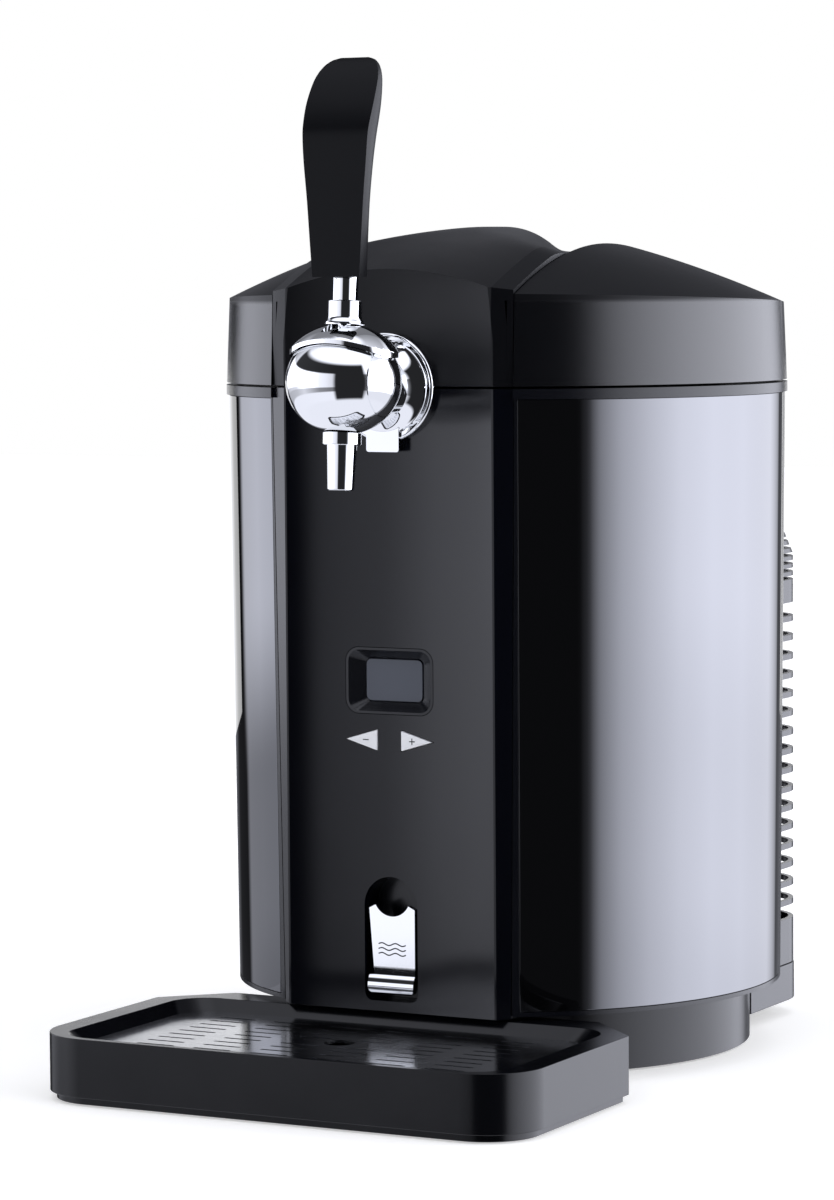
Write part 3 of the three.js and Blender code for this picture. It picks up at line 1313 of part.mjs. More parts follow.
function makeStem() {
  const outside = turned([[0, stemBase - overrun * 2], [stemFlareRadius, stemBase - overrun * 2],
    [stemFlareRadius, stemBase - overrun * half], [stemLowRadius, stemFlareTop],
    [stemLowRadius, stemStepZ], [stemHighRadius, stemStepZ], [stemHighRadius, stemTopZ],
    [0, stemTopZ]], smallSteps);
  const bonnetSpace = egg(stemBase, bonnetHalf + seatGap).translate(0, 0, ballDrop);
  const rod = drum(stemRodRadius, -leverToeTop - overrun, stemBase + overrun, smallSteps);
  const hub = rodAlongX(leverHubRadius, -leverHubHalf, leverHubHalf, smallSteps);
  const toe = block(-leverToeHalf, leverToeHalf, -leverToeHalf, leverToeRear,
    -leverToe, -leverToeTop);
  const bore = rodAlongX(pivotPinRadius + hingePinGap, -leverHubHalf - overrun,
    leverHubHalf + overrun, smallSteps);
  return cut(join(cut(outside, bonnetSpace), rod, hub, toe), bore);
}
piece('lever_stem', makeStem(), chrome, leaningFrame);

// Handle: D-shaped sections, flat in front, rounded behind and bent back at the top
const handleBottomZ = 375.8;
const handleHeight = 99.6;
const handleWidest = 34.8;
const handleThickest = 19;
const handleProud = 6.8;
const handleFrontY = -tapDistance - handleProud;
const handleBackSet = 21;
const handleFlatness = 2.8;
const handleRows = [
  { riseShare: 0, widthShare: 0.695, frontShare: 0, depthShare: 0.82 },
  { riseShare: 0.16, widthShare: 0.76, frontShare: 0, depthShare: 0.79 },
  { riseShare: 0.35, widthShare: 0.835, frontShare: 0, depthShare: 0.79 },
  { riseShare: 0.53, widthShare: 0.925, frontShare: 0, depthShare: 0.87 },
  { riseShare: 0.655, widthShare: 0.97, frontShare: 0.03, depthShare: 1 },
  { riseShare: 0.72, widthShare: 0.99, frontShare: 0.12, depthShare: 0.99 },
  { riseShare: 0.785, widthShare: 1, frontShare: 0.25, depthShare: 0.9 },
  { riseShare: 0.85, widthShare: 0.98, frontShare: 0.41, depthShare: 0.76 },
  { riseShare: 0.91, widthShare: 0.93, frontShare: 0.58, depthShare: 0.58 },
  { riseShare: 0.96, widthShare: 0.8, frontShare: 0.75, depthShare: 0.4 },
  { riseShare: 0.99, widthShare: 0.6, frontShare: 0.88, depthShare: 0.26 },
  { riseShare: 1, widthShare: 0.4, frontShare: 0.95, depthShare: 0.17 },
];
const handleArcSteps = 12;

function handleRing({ riseShare, widthShare, frontShare, depthShare }) {
  const reach = handleWidest * half * widthShare;
  const depth = handleThickest * depthShare;
  const frontY = handleFrontY + handleBackSet * frontShare;
  const points = [];
  for (let i = 0; i <= handleArcSteps; i += 1) {
    const angle = (Math.PI * i) / handleArcSteps;
    const across = Math.abs(Math.cos(angle)) ** (2 / handleFlatness) * Math.sign(Math.cos(angle));
    const along = Math.abs(Math.sin(angle)) ** (2 / handleFlatness);
    points.push([reach * across, frontY + depth * along]);
  }
  return ringAt(points, handleBottomZ + handleHeight * riseShare);
}

function makeHandle() {
  const grip = loft(handleRows.map(handleRing));
  const leaned = drum(stemHighRadius + seatGap, 0, stemTopZ + seatGap, smallSteps)
    .rotateX(-THREE.MathUtils.degToRad(tapLeanDegrees))
    .translate(0, -tapDistance, ballZ);
  return cut(grip, leaned);
}
piece('tap_handle', makeHandle(), grainBlack);

// Plunger pushed back by the lever's toe to open the valve
const plungerRadius = 5;
const plungerInset = 28.1;
const plungerEnd = panelFaceDistance - plungerInset;
const plungerSeatRadius = 3;

function makePlunger() {
  const start = -tapDistance + leverToeRear + coverGap;
  return join(rodAlongY(plungerSeatRadius, start, -plungerEnd),
    rodAlongY(plungerRadius, start + leverToe, -plungerEnd));
}
piece('valve_plunger', moved(makePlunger(), 0, 0, seamZ), polishedSteel);

// Drip tray: a shallow tray on a recessed plinth, with a polished slotted plate
const plinthInset = 3;
const plinthLift = 0.5;
const trayBottomZ = 4;
const trayFloorZ = 7;
const rimWidth = 17;
const rimFrontWidth = 8.6;
const plateZ = 24.2;
const plateThickness = 1.5;
const plateHalf = 107;
const plateFrontInset = 9.7;
const plateDepth = 110;
const plateFront = trayFront - plateFrontInset;
const plateBack = plateFront - plateDepth;
const plateCorner = 18;
const ledgeReach = 5;
const slotLength = 19.5;
const slotWidth = 1.9;
const slotPitchX = 29.8;
const slotPitchY = 9.45;
const slotColumns = 6;
const slotRows = 9;
const slotFirstInset = 13.6;
const slotFirstRow = plateBack + slotFirstInset;
const plateHoleRadius = 7.3;
const plateHoleProud = 9.2;
const plateHoleDistance = tapDistance + plateHoleProud;
const trayBackGap = 0.6;
const bowShare = 0.75;
const trayBackY = footCentreY - footRadius - trayBackGap;
const trayChamfer = trayHalf - trayBackHalf;

function trayOutline(inset) {
  const reach = trayHalf - inset;
  const front = -trayFront + inset;
  const corner = trayCornerRadius - inset;
  return roundedOutline([[-trayBackHalf, trayBackY - inset, 0],
    [-reach, trayBackY - trayChamfer, 0], [-reach, front, corner],
    [-reach * half, front - trayBow * bowShare, 0], [0, front - trayBow, 0],
    [reach * half, front - trayBow * bowShare, 0], [reach, front, corner],
    [reach, trayBackY - trayChamfer, 0], [trayBackHalf, trayBackY - inset, 0]], cornerSteps);
}

const plateOutline = (margin) => roundedRectangle(plateHalf + margin, -plateFront - margin,
  -plateBack + margin, plateCorner);

function makeTray() {
  const outside = join(upright(trayOutline(0), trayBottomZ, trayTopZ),
    upright(trayOutline(plinthInset), plinthLift, trayBottomZ + overrun));
  const topZ = trayTopZ + overrun;
  const slopeTop = plateOutline((rimFrontWidth + rimWidth) * half * half)
    .map(([x, y]) => [x, Math.max(y, -trayFront + trayWall * half), topZ]);
  const slope = loft([ringAt(plateOutline(slideGap), plateZ), slopeTop]);
  const well = upright(plateOutline(-ledgeReach), trayFloorZ, plateZ + overrun);
  return cut(outside, slope, well);
}
piece('drip_tray', makeTray(), satinBlack);

function makePlate() {
  const plate = upright(plateOutline(0), plateZ, plateZ + plateThickness);
  const low = plateZ - overrun;
  const high = plateZ + plateThickness + overrun;
  const firstX = -((slotColumns - 1) * slotPitchX) * half;
  const slots = [];
  for (let column = 0; column < slotColumns; column += 1) {
    for (let row = 0; row < slotRows; row += 1) {
      const x = firstX + column * slotPitchX;
      const y = -slotFirstRow - row * slotPitchY;
      const clear = Math.hypot(Math.max(Math.abs(x) - slotLength * half, 0),
        y + plateHoleDistance) > plateHoleRadius + slotWidth;
      if (clear) {
        slots.push(block(x - slotLength * half, x + slotLength * half,
          y - slotWidth * half, y + slotWidth * half, low, high));
      }
    }
  }
  const hole = moved(drum(plateHoleRadius, low, high, smallSteps), 0, -plateHoleDistance, 0);
  return cut(plate, ...slots, hole);
}
piece('drip_plate', makePlate(), polishedSteel);

// The origin goes to the middle of the footprint
const frontmost = -trayFront - trayBow;
const rearmost = housingBack + inletProud;
dispenser.position.y = -(frontmost + rearmost) * half;

export default dispenser;
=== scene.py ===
"""Looks of the mini keg beer dispenser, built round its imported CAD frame.

Lengths are millimetres in the drum's own frame until a piece is placed: the drum's axis is
x = 0, y = 0, the front is -Y and the floor is z = 0. Workshop.place turns them into metres of
the row frame. Cutters run past what they cut by OVERRUN, and points nearer than NEAR are one.
"""

from __future__ import annotations

import json
import logging
import math
from dataclasses import dataclass
from enum import Enum
from typing import Callable, Sequence

import bmesh
import bpy
from mathutils import Matrix, Vector

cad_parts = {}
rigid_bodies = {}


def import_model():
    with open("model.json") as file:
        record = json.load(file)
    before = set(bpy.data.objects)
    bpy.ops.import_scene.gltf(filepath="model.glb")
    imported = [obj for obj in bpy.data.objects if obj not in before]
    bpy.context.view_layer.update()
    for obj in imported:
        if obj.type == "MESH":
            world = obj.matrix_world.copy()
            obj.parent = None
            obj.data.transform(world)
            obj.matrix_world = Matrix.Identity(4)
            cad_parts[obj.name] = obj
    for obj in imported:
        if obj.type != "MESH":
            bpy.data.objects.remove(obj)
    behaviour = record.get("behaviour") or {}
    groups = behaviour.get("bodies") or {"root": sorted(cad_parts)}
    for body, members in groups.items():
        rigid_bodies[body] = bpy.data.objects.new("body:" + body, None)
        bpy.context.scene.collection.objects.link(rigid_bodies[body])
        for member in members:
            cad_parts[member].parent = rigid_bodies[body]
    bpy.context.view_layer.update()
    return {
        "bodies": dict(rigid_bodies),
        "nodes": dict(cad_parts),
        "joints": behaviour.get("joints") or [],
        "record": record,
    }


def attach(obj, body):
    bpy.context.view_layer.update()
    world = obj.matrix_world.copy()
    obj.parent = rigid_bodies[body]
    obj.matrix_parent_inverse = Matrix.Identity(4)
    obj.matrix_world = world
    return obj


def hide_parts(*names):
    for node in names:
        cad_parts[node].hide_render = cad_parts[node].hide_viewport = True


log = logging.getLogger("dispenser")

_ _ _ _

=== Problem ===
Make an exact transcription of the lines from the line with "of the footprint" through the line with "bpy.context.scene.collection.objects.link(rigid_bodies[body])", inclusive, omitting all others.

=== Expected answer ===
// The origin goes to the middle of the footprint
const frontmost = -trayFront - trayBow;
const rearmost = housingBack + inletProud;
dispenser.position.y = -(frontmost + rearmost) * half;

export default dispenser;
=== scene.py ===
"""Looks of the mini keg beer dispenser, built round its imported CAD frame.

Lengths are millimetres in the drum's own frame until a piece is placed: the drum's axis is
x = 0, y = 0, the front is -Y and the floor is z = 0. Workshop.place turns them into metres of
the row frame. Cutters run past what they cut by OVERRUN, and points nearer than NEAR are one.
"""

from __future__ import annotations

import json
import logging
import math
from dataclasses import dataclass
from enum import Enum
from typing import Callable, Sequence

import bmesh
import bpy
from mathutils import Matrix, Vector

cad_parts = {}
rigid_bodies = {}


def import_model():
    with open("model.json") as file:
        record = json.load(file)
    before = set(bpy.data.objects)
    bpy.ops.import_scene.gltf(filepath="model.glb")
    imported = [obj for obj in bpy.data.objects if obj not in before]
    bpy.context.view_layer.update()
    for obj in imported:
        if obj.type == "MESH":
            world = obj.matrix_world.copy()
            obj.parent = None
            obj.data.transform(world)
            obj.matrix_world = Matrix.Identity(4)
            cad_parts[obj.name] = obj
    for obj in imported:
        if obj.type != "MESH":
            bpy.data.objects.remove(obj)
    behaviour = record.get("behaviour") or {}
    groups = behaviour.get("bodies") or {"root": sorted(cad_parts)}
    for body, members in groups.items():
        rigid_bodies[body] = bpy.data.objects.new("body:" + body, None)
        bpy.context.scene.collection.objects.link(rigid_bodies[body])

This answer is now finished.